Skateboarders Enlisted in Hopatcong’s Anti-Drug Effort
Skaters and cops may be an unlikely partnership, but on Wednesday, the two parties locked arms for one singular cause: To show kids that there alternatives to drugs. “As much as people think it (skateboarding) is going to lead you into it (drugs and alcohol), it kept me away from it,” said R.J. Gavlak, an Original Skateboards employee who has volunteered to be a skateboard instructor for the borough’s new initiative to curb drug and alcohol use. The Fun Without Drugs Skateboarding Program launched Wednesday and will run each Wednesday from 3:30 to 4:45 p.m. until Dec. 19. Although the initiative got off to a wobbly start without any children registered to participate, Hopatcong Municipal Alliance Coordinator Lauren Swern believes it will catch on.The program was established by the Hopatcong Municipal Alliance, which decided to use grant money from the Governor’s Council on Alcohol and Drug Abuse and Hopatcong Borough Police Department’s Drug Enforcement Demand Reduction Fund (money from fines collected from drug and alcohol offenses) to finance the innovative community-based program. Swern said the organization wanted to create a positive outlet for children that would build their self esteem, while also using existing borough resources. All heads turned to Hopatcong Skate Park behind the Rite Aid plaza on Hopatchung Road.
The alliance then reached out to Original Skateboards, a longboard skateboard company based in Newton, and Small Empire Skate Park in Flanders for support. Each company has offered skate instructors to assess young skaterboarders’ skill level and teach them new tricks based on their ability.
“Longboarding gives me a sense of happiness and it’s a stress reliever,” said Andrew Licata, an Original Skateboards employee who has also been featured in the company’s online skate videos. “If I’m having a bad day, it will calm me down, and if I’m having a good day, it’s a great way to hang out with friends and push each other.”
As opposed to turning to drugs and alcohol, Licata said he has used longboarding as his outlet.
“If something’s going wrong, I always had skateboarding,” Gavlak said. “It’s always been a big help for me.”
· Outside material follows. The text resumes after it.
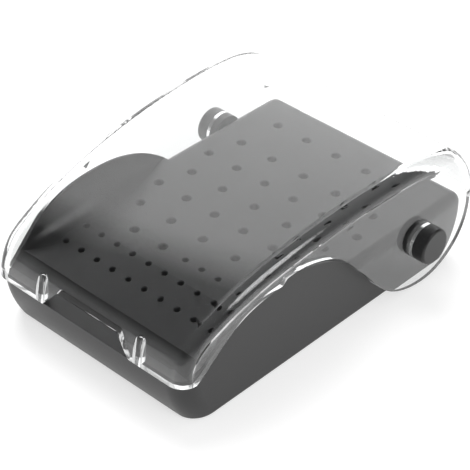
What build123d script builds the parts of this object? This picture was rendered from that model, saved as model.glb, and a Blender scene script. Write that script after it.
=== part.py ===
"""Bur block: a drilled base with raised side cheeks, and a clear cover that swings up at the rear.

All sizes are in millimetres. X runs across the block, +Y to the rear and +Z up.
The origin is the middle of the footprint, on the table.
"""
import math
import os

from build123d import *

# Base block
base_width = 70.0
platform_height = 19.5
ledge_height = 14.2
lip_front = -58.5
foot_front = -53.5
ledge_back = -55.8
front_crease = -50.5
front_crease_height = 17.0
slope_start = -31.5
base_corner = 6.0
base_rear_radius = 21.35
base_rear_round = 3.0
foot_round = 1.2

# Side cheeks of the base: height of the crest along the side, and width of its foot
cheek_crest = [(-53.4, 14.2), (-44.2, 22.2), (-37.5, 26.6), (-30.0, 28.6), (-21.0, 29.2)]
cheek_end = 5.3
cheek_land = 0.6
cheek_hollow = 0.16
cheek_sections = [(-53.6, 1.2), (-50.0, 4.2), (-43.0, 6.2), (-32.0, 6.3), (-21.0, 7.4),
                  (-12.0, 5.8), (-4.0, 3.5), (2.0, 1.2), (6.0, 0.7)]

# Holes for the bur shanks
large_shank = 2.35
small_shank = 1.6
shank_clearance = 0.1
large_mouth = 3.0
small_mouth = 2.05
hole_depth = 12.0
five_pitch = 12.0
rear_pitch = 11.2
six_pitch = 10.83
small_pitch = 6.0
five_rows = [26.3, 5.8, -14.6]
rear_row = 40.4
six_rows = [16.0, -4.4]
mixed_row = -24.4
small_rows = [-32.2, -39.7]

# Clear cover
wall = 2.4
front_overhang = 0.3
flare_front = 0.0655
flare_rear = 0.022
cover_edge_round = 5.0
fit_gap = 0.3
front_wall = [(-58.5, 10.2), (-58.3, 19.0)]
roof_points = [(-54.6, 25.6), (-48.0, 29.8), (-38.6, 33.7), (-21.6, 38.0), (0.7, 40.9), (21.6, 41.7)]
rear_turn = [(79.5, 1.78), (55.1, 2.16), (35.6, 1.17)]
rear_edge_height = 21.5
rear_low_height = 14.0
arch_points = [(-50.9, 17.0), (-44.4, 23.0), (-38.5, 27.0), (-31.5, 29.4), (-24.5, 30.4)]
arch_step = 1.5
arch_peak = (-18.0, 32.4)
arch_fall = [(-10.3, 31.0), (-4.3, 28.4), (0.8, 24.0)]

# Hinge ears of the cover
ear_front = [(4.6, 20.0), (7.8, 16.3), (11.9, 11.3), (15.9, 7.0), (19.7, 4.3)]
ear_bottom = [(24.9, 2.2), (31.2, 1.3), (37.4, 2.1)]
ear_rear = [(43.2, 5.2), (47.0, 9.0), (49.7, 14.6), (50.5, 20.8)]

# Thumb notch and the two ribs inside the front wall
notch_bottom_half = 16.1
notch_top_half = 11.3
notch_height = 5.6
notch_round = 1.5
rib_width = 3.5
rib_height = 7.3
rib_place = 18.2

# Hinge pins
hinge_y = 31.9
hinge_z = 15.1
pin_radius = 5.4
pin_clearance = 0.08
pin_stand_out = 3.8
pin_edge_round = 0.7
stem_radius = 2.6
stem_length = 7.0
stem_clearance = 0.02

# Values that follow from the sizes above
half_base = base_width / 2
rear_sheet_radius = base_rear_radius + fit_gap + wall
rear_edge = hinge_y + math.sqrt(rear_sheet_radius ** 2 - (rear_edge_height - hinge_z) ** 2)
cover_length = rear_edge - lip_front
far = 200.0
skirt = 30.0


def half_width(y):
    """Half width of the cover at y: it widens to the rear, so that its ears pass outside the base."""
    run = y - lip_front
    return half_base + front_overhang + flare_front * run + (flare_rear - flare_front) * run ** 2 / (2 * cover_length)


def side_face(*edges):
    """Face in the side view from edges drawn in (y, z)."""
    return Plane.YZ * make_face(list(edges))


def across(face, half):
    """Prism of a side view face, from -half to +half across the block."""
    return extrude(face, half, both=True)


def parallel(curve, distance, count=24):
    """Curve at a set distance on the right-hand side of another."""
    points = []
    for i in range(count + 1):
        place = curve @ (i / count)
        along = curve % (i / count)
        points.append((place.X + along.Y * distance, place.Y - along.X * distance))
    return Spline(*points)


def crest_height(y):
    """Height of the cheek's rear arc at y: level at the top, and down to the platform at its end."""
    top_y, top_z = cheek_crest[-1]
    run = cheek_end - top_y
    drop = top_z - platform_height
    radius = (run ** 2 + drop ** 2) / (2 * drop)
    return top_z - radius + math.sqrt(radius ** 2 - (y - top_y) ** 2)


def platform_level(y):
    """Height of the drilled surface at y."""
    if y > slope_start:
        return platform_height
    if y > front_crease:
        part = (slope_start - y) / (slope_start - front_crease)
        return platform_height + part * (front_crease_height - platform_height)
    part = min((front_crease - y) / (front_crease - ledge_back), 1.0)
    return front_crease_height + part * (ledge_height - front_crease_height)


def crest_level(y):
    """Height of the cheek's crest at y, read from the outline."""
    top_y = cheek_crest[-1][0]
    if y >= top_y:
        return crest_height(y)
    for (y0, z0), (y1, z1) in zip(cheek_crest, cheek_crest[1:]):
        if y <= y1:
            return z0 + (max(y, y0) - y0) / (y1 - y0) * (z1 - z0)
    return cheek_crest[-1][1]


def rear_face(z):
    """Point (y, z) of the base's rear face, which is round about the hinge line."""
    return hinge_y + math.sqrt(base_rear_radius ** 2 - (z - hinge_z) ** 2), z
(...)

Gavlak said drug and alcohol abuse isn’t conducive to being a successful skateboarder: “To skateboard, you have to be pretty healthy and know what you’re doing.”
“It’s not good to mix the two,” Licata said. “If you’re on something, you could seriously injure yourself if you’re at a skate park.”
Bob Haffner, Hopatcong community police officer, said helmets are strictly required to participate and always required when skating at the borough’s concrete skate park. Hopatcong Skate Park will also be closed to all others not participating in the program Wednesdays from 3:30 to 4:45 p.m. Interested skaters or novices between the ages 10 and 15 must register for the program.
On rainy days, Swern said, program participants will be invited into one of the schools to play Tony Hawk on Nintendo Wii. Each skate session will be combined with a 15-minute drug and alcohol awareness lesson plan.
“If you get into it and you like it, skating’s something that will stick with you,” Gavlak said. “You can do it when you please and you can do it by yourself, which is awesome.”